» **What you need to do**:
Copy out all of the data exactly as it appears.

» **Data section**:
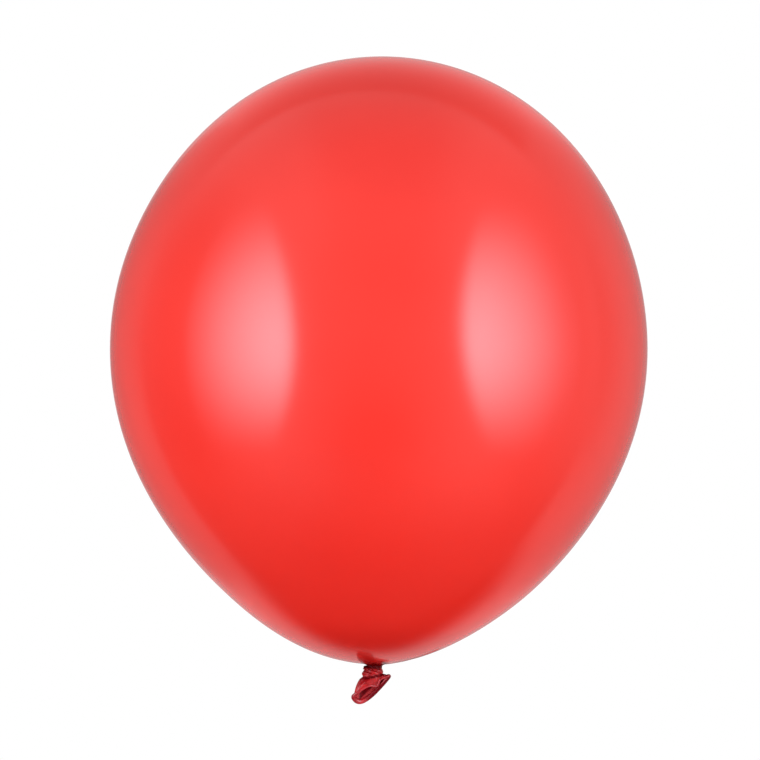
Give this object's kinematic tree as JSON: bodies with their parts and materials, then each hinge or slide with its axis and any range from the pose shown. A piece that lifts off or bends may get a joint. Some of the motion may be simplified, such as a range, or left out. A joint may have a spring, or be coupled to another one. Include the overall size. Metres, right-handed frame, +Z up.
{
  "type": "latex balloon",
  "caption": "Round blown-up latex party balloon with a gathered neck, an overhand knot and a loose flattened tail that ends in a rolled mouth.",
  "frame": {"origin": "on the neck's axis at its waist, just under the blown-up film, where a ribbon is tied", "axes": "+Z up the neck to the crown; +X towards the higher end of the mouth; -Y is the side the mouth opens to"},
  "size_m": [0.3004, 0.3004, 0.3625],
  "materials": {
    "latex_film": "gloss",
    "latex_slack": "satin",
    "latex_bead": "satin"
  },
  "bodies": {
    "envelope": {"envelope": "latex_film", "neck_gather": "latex_slack"},
    "neck": {"neck_stem": "latex_slack"},
    "knot": {"knot_loop": "latex_slack", "knot_core": "latex_slack"},
    "tail": {"tail_sleeve": "latex_slack", "rolled_lip": "latex_bead"}
  },
  "joints": [
    {"name": "neck_twist", "type": "hinge", "parent": "envelope", "child": "neck", "pos_m": [0, 0, -0.0007], "axis": [0, 0, 1], "range_deg": [-90, 90], "stiffness_Nm_per_rad": 0.0002},
    {"name": "knot_tilt", "type": "hinge", "parent": "neck", "child": "knot", "pos_m": [0, 0, -0.0023], "axis": [1, 0, 0], "range_deg": [-15, 15], "stiffness_Nm_per_rad": 0.0004},
    {"name": "tail_swing", "type": "hinge", "parent": "knot", "child": "tail", "pos_m": [-0.00017, 0, -0.00754], "axis": [0.9816, 0, 0.1908], "range_deg": [-15, 60], "stiffness_Nm_per_rad": 0.0002}
  ]
}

» **Response to the task**:
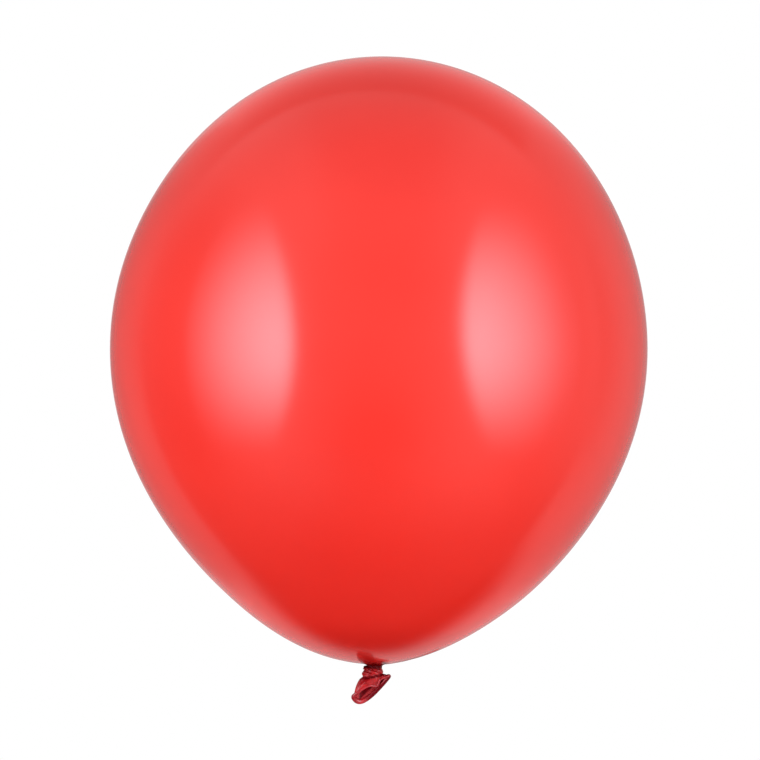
Give this object's kinematic tree as JSON: bodies with their parts and materials, then each hinge or slide with its axis and any range from the pose shown. A piece that lifts off or bends may get a joint. Some of the motion may be simplified, such as a range, or left out. A joint may have a spring, or be coupled to another one. Include the overall size. Metres, right-handed frame, +Z up.
{
  "type": "latex balloon",
  "caption": "Round blown-up latex party balloon with a gathered neck, an overhand knot and a loose flattened tail that ends in a rolled mouth.",
  "frame": {"origin": "on the neck's axis at its waist, just under the blown-up film, where a ribbon is tied", "axes": "+Z up the neck to the crown; +X towards the higher end of the mouth; -Y is the side the mouth opens to"},
  "size_m": [0.3004, 0.3004, 0.3625],
  "materials": {
    "latex_film": "gloss",
    "latex_slack": "satin",
    "latex_bead": "satin"
  },
  "bodies": {
    "envelope": {"envelope": "latex_film", "neck_gather": "latex_slack"},
    "neck": {"neck_stem": "latex_slack"},
    "knot": {"knot_loop": "latex_slack", "knot_core": "latex_slack"},
    "tail": {"tail_sleeve": "latex_slack", "rolled_lip": "latex_bead"}
  },
  "joints": [
    {"name": "neck_twist", "type": "hinge", "parent": "envelope", "child": "neck", "pos_m": [0, 0, -0.0007], "axis": [0, 0, 1], "range_deg": [-90, 90], "stiffness_Nm_per_rad": 0.0002},
    {"name": "knot_tilt", "type": "hinge", "parent": "neck", "child": "knot", "pos_m": [0, 0, -0.0023], "axis": [1, 0, 0], "range_deg": [-15, 15], "stiffness_Nm_per_rad": 0.0004},
    {"name": "tail_swing", "type": "hinge", "parent": "knot", "child": "tail", "pos_m": [-0.00017, 0, -0.00754], "axis": [0.9816, 0, 0.1908], "range_deg": [-15, 60], "stiffness_Nm_per_rad": 0.0002}
  ]
}